Since the hardship has to be “extreme,” these waiver applications must be thoroughly prepared and documented.
How Do I Know If I Need This Form to Immigrate to the U.S.?
There are many complexities in the legal system and bureaucracy that go along with applying for immigration status in the U.S. The system is flawed and can be unfair.
At Pelton + Balducci, we believe that everyone deserves the chance to live their American Dream. That’s why we work with our clients to determine the best steps for them and their families to take on their path towards lawful immigration status.
Contact Pelton + Balducci Today
Our immigration attorneys have over 30+ years of combined experience specifically in immigration law, working at both the federal and appellate level, and at trial. We have helped hundreds of clients successfully make America their home.
Get in touch with us today so we can discuss what your options are, and to determine whether you or someone in your family needs the provisional I-601A process.
Frequently Asked Questions:
1.What is unlawful presence in immigration law?
Unlawful presence is time spent in the United States without a valid immigration status. It becomes legally significant once you depart the U.S., as it can trigger re-entry bars of three or ten years depending on how much unlawful presence was accrued.
2.What is the 3-year or 10-year bar?
If you leave the U.S. after more than 180 days but less than one year of unlawful presence, you may face a three-year bar from returning. If you accrued one year or more, you may face a ten-year bar.
3.What does the I-601A provisional waiver do?
The I-601A allows eligible applicants to request a waiver of the unlawful presence bar before leaving the U.S. for their consular interview, significantly reducing the time they are separated from their families.
4.Who qualifies for the I-601A waiver?
Generally, applicants must be physically present in the U.S., have an approved immigrant visa petition, be over 17, and show that their U.S. citizen or permanent resident spouse or parent would suffer extreme hardship if the waiver is denied.
5.Can the I-601A waive other immigration issues?

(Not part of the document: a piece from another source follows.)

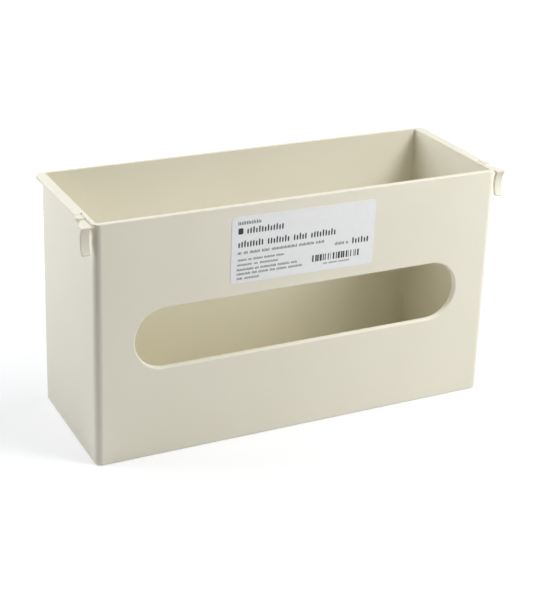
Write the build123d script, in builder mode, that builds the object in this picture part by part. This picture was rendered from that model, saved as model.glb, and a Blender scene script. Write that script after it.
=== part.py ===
from build123d import *
import os

# Glove box holder: an open-topped moulded box that hangs by two rails under a wall
# cabinet. Gloves are pulled through the slot in the front. The rails slide in from the
# front, and a spring catch at the front end of each one snaps home. A curved finger tab
# below each catch presses it free again.
#
# Millimetres, +Z up. The slotted front faces -Y, and +X is to the right of someone who
# looks at it. The origin is the centre of the underside of the base.

# Box
box_width = 267.0
box_depth = 97.3
box_height = 152.8
front_wall = 3.8
wall = 2.4
base_wall = 3.0
corner_radius = 4.6
inner_corner_radius = 1.2
base_edge_radius = 1.2
floor_radius = 1.0
rim_radius = 0.5

# Dispensing slot in the front wall
slot_length = 218.5
slot_height = 38.7
slot_centre_height = 76.6
slot_edge_radius = 1.0
slot_back_edge_radius = 0.5

# Rails along the top of both ends
rail_reach = 4.3
rail_thickness = 2.3
rail_corner_radius = 4.2
rail_root_radius = 0.8

# Slit that frees the front end of each rail as a spring arm, with a round hole at its end
slit_width = 0.7
slit_length = 21.0
slit_end_radius = 0.8

# Spring arm, with its top set a little below the rail's
arm_recess = 0.9
arm_edge_radius = 0.3

# Detent rib across each arm
rib_setback = 13.5
rib_length = 6.4
rib_bulge = 1.1
rib_edge_radius = 0.25

# Catch at the front end of each arm, with a ramp behind it
catch_reach = 3.0
catch_length = 5.0
ramp_length = 7.0
ramp_radius = 1.0

# Curved finger tab that hangs from the catch, hollow towards the front
tab_width = 5.8
tab_drop = 17.0
tab_thickness = 2.2
tab_bow = 3.0
tab_corner_radius = 1.3
tab_edge_radius = 0.6

# Adhesive label on the front wall, stuck on by hand and so slightly askew
label_width = 96.0
label_height = 41.8
label_thickness = 0.2
label_corner_radius = 2.8
label_offset = -1.4
label_below_rim = 28.1
label_tilt = -0.4

# Places that follow from the sizes above
end_x = box_width / 2
front_y = -box_depth / 2
back_y = box_depth / 2
inner_width = box_width - 2 * wall
inner_depth = box_depth - front_wall - wall
inner_centre_y = (front_wall - wall) / 2
rail_x = end_x + rail_reach
rail_underside = box_height - rail_thickness
slit_end_y = front_y + slit_length
arm_top = box_height - arm_recess
slit_centre_x = end_x + slit_width / 2
arm_inner_x = end_x + slit_width
rib_front_y = front_y + rib_setback
rib_back_y = rib_front_y + rib_length
catch_x = rail_x + catch_reach
catch_back_y = front_y + catch_length
ramp_back_y = catch_back_y + ramp_length
tab_bottom = arm_top - tab_drop
tab_top = rail_underside - tab_edge_radius
tab_curve_radius = ((tab_drop / 2) ** 2 + tab_bow**2) / (2 * tab_bow)
tab_curve_centre = (front_y + tab_bow - tab_curve_radius, arm_top - tab_drop / 2)


def rail_plate():
    """The right rail behind the slit: a plate level with the rim, with a rounded back corner."""
    with BuildPart() as plate:
        with BuildSketch(Plane.XY.offset(rail_underside)):
            with BuildLine():
                Polyline(
                    (end_x - corner_radius, slit_end_y),
                    (rail_x, slit_end_y),
                    (rail_x, back_y),
                    (end_x - corner_radius, back_y),
                    close=True,
                )
            make_face()
        extrude(amount=rail_thickness)
        outer_back_edge = plate.edges().filter_by(Axis.Z).group_by(Axis.X)[-1].sort_by(Axis.Y)[-1]
        fillet(outer_back_edge, rail_corner_radius)
        # Filled corner between the plate and the end wall below it
        with BuildSketch(Plane.XZ.offset(-slit_end_y - slit_end_radius)):
            with BuildLine():
                Line((end_x, rail_underside), (end_x + rail_root_radius, rail_underside))
                RadiusArc(
                    (end_x + rail_root_radius, rail_underside),
                    (end_x, rail_underside - rail_root_radius),
                    -rail_root_radius,
                )
                Line((end_x, rail_underside - rail_root_radius), (end_x, rail_underside))
            make_face()
        extrude(amount=slit_end_y + slit_end_radius - back_y + corner_radius)
    return plate.part


def spring_catch():
    """The right spring arm with its detent rib, its ramped catch and its finger tab."""
    with BuildPart() as catch:
        # Arm and catch in plan
        with BuildSketch(Plane.XY.offset(rail_underside)):
            with BuildLine():
                Polyline(
                    (arm_inner_x, slit_end_y + slit_end_radius),
                    (arm_inner_x, front_y),
                    (catch_x, front_y),
                    (catch_x, catch_back_y),
                    (rail_x, ramp_back_y),
                    (rail_x, slit_end_y + slit_end_radius),
                    close=True,
                )
            make_face()
        extrude(amount=arm_top - rail_underside)
        # Finger tab as a piece of a tube wall
        with BuildSketch(Plane.YZ.offset(catch_x - tab_width)):
            with Locations(tab_curve_centre):
                Circle(tab_curve_radius + tab_thickness)
            with Locations((front_y, tab_bottom)):
                Rectangle(
                    tab_bow + tab_thickness,
                    tab_drop,
                    align=(Align.MIN, Align.MIN),
                    mode=Mode.INTERSECT,
                )
        extrude(amount=tab_width)
        # Hollow front of the tab and of the catch above it
        with BuildSketch(Plane.YZ.offset(arm_inner_x)):
            with Locations(tab_curve_centre):
                Circle(tab_curve_radius)
        extrude(amount=catch_x - arm_inner_x, mode=Mode.SUBTRACT)
        # Rounded lower corners of the tab
        fillet(catch.faces().sort_by(Axis.Z)[0].edges().filter_by(Axis.Y), tab_corner_radius)
        # Rounded edges: all round the tab, both ends of the ramp, then the top
        tab_edges = catch.edges().filter_by_position(Axis.Z, tab_bottom, tab_top)
        fillet(tab_edges.filter_by(Axis.Y, reverse=True), tab_edge_radius)
        upright_edges = catch.edges().filter_by(Axis.Z)
        fillet(upright_edges.filter_by_position(Axis.Y, catch_back_y, ramp_back_y), ramp_radius)
        fillet(catch.faces().sort_by(Axis.Z)[-1].edges(), arm_edge_radius)
        # Detent rib, level with the rail behind it
        with BuildSketch(Plane.XY.offset(rail_underside)):
            with BuildLine():
                Polyline(
                    (rail_x, rib_front_y),
                    (arm_inner_x, rib_front_y),
                    (arm_inner_x, rib_back_y),
                    (rail_x, rib_back_y),
                )
                SagittaArc((rail_x, rib_back_y), (rail_x, rib_front_y), rib_bulge)
            make_face()
        extrude(amount=rail_thickness)
        fillet(catch.faces().sort_by(Axis.Z)[-1].edges(), rib_edge_radius)
    return catch.part


os.makedirs("parts", exist_ok=True)

right_plate = rail_plate()
right_catch = spring_catch()

with BuildPart() as holder:
    # Outside of the box
    with BuildSketch():
        RectangleRounded(box_width, box_depth, corner_radius)
    extrude(amount=box_height)
    fillet(holder.faces().sort_by(Axis.Z)[0].edges(), base_edge_radius)
    add(right_plate)
    add(mirror(right_plate, about=Plane.YZ))

    # Inside of the box, open at the top
    with BuildSketch(Plane.XY.offset(base_wall)):
        with Locations((0, inner_centre_y)):
            RectangleRounded(inner_width, inner_depth, inner_corner_radius)
    extrude(amount=box_height, mode=Mode.SUBTRACT)
    fillet(holder.faces(Select.LAST).sort_by(Axis.Z)[0].edges(), floor_radius)
    fillet(holder.faces().sort_by(Axis.Z)[-1].edges(), rim_radius)

    # Spring arms with their catches and tabs
    add(right_catch)
    add(mirror(right_catch, about=Plane.YZ))
    with BuildSketch(Plane.XY.offset(rail_underside)):
        with Locations((slit_centre_x, slit_end_y), (-slit_centre_x, slit_end_y)):
            Circle(slit_end_radius)
    extrude(amount=rail_thickness, mode=Mode.SUBTRACT)

    # Dispensing slot
    with BuildSketch(Plane.XZ.offset(-front_y)):
        with Locations((0, slot_centre_height)):
            SlotOverall(slot_length, slot_height)
    extrude(amount=-front_wall, mode=Mode.SUBTRACT)
    slot_outlines = holder.edges(Select.LAST).group_by(Axis.Y)
    fillet(slot_outlines[0], slot_edge_radius)
    fillet(slot_outlines[-1], slot_back_edge_radius)

holder.part.label = "holder"
export_step(holder.part, "parts/holder.step")

with BuildPart() as label:
    with BuildSketch(Plane.XZ.offset(-front_y)):
        with Locations((label_offset, box_height - label_below_rim)):
            RectangleRounded(label_width, label_height, label_corner_radius, rotation=label_tilt)
    extrude(amount=label_thickness)

label.part.label = "label"
export_step(label.part, "parts/label.step")
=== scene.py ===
import math

import bpy
import numpy as np
from mathutils import Matrix


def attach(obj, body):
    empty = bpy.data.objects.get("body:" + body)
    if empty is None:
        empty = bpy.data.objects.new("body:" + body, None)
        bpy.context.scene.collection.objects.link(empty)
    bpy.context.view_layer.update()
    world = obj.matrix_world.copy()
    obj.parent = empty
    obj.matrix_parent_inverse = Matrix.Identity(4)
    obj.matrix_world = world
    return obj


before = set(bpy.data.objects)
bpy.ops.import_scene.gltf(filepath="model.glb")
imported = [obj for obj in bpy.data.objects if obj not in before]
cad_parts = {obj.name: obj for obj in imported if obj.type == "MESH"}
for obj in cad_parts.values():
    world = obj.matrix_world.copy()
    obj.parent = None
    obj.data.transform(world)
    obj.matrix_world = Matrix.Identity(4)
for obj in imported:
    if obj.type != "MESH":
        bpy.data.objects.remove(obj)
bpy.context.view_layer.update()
scene = bpy.context.scene
MM = 0.001

# Camera

CAMERA_AZIMUTH = math.radians(26.634)
CAMERA_ELEVATION = math.radians(20.794)
CAMERA_ROLL = math.radians(-1.982)
CAMERA_PLACE = np.array([-383.28, -763.30, 446.19]) * MM
CAMERA_LENS = 87.456
CAMERA_SHIFT = -0.1365


def camera_turn(azimuth, elevation, roll):
    """Rotation matrix of the camera. Its line of sight leaves along +Y, turned towards +X by
    the azimuth and down by the elevation; the picture is then rolled about that line."""
    sight = np.array([
        math.sin(azimuth) * math.cos(elevation),
        math.cos(azimuth) * math.cos(elevation),
        -math.sin(elevation),
    ])
    right = np.cross(sight, [0.0, 0.0, 1.0])
    right /= np.linalg.norm(right)
    up = np.cross(right, sight)
    rolled_right = math.cos(roll) * right - math.sin(roll) * up
    rolled_up = math.sin(roll) * right + math.cos(roll) * up
    return np.column_stack([rolled_right, rolled_up, -sight])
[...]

No. The I-601A waiver only applies to unlawful presence. It does not forgive other grounds of inadmissibility such as criminal history, fraud, or prior immigration violations.
6.How do I know if the I-601A process is right for me?
Every case is different. Factors like how you entered the U.S., how long you’ve been here, your family relationships, and your immigration history all matter. Speaking with an immigration attorney can help determine whether the I-601A is appropriate or if another path is available.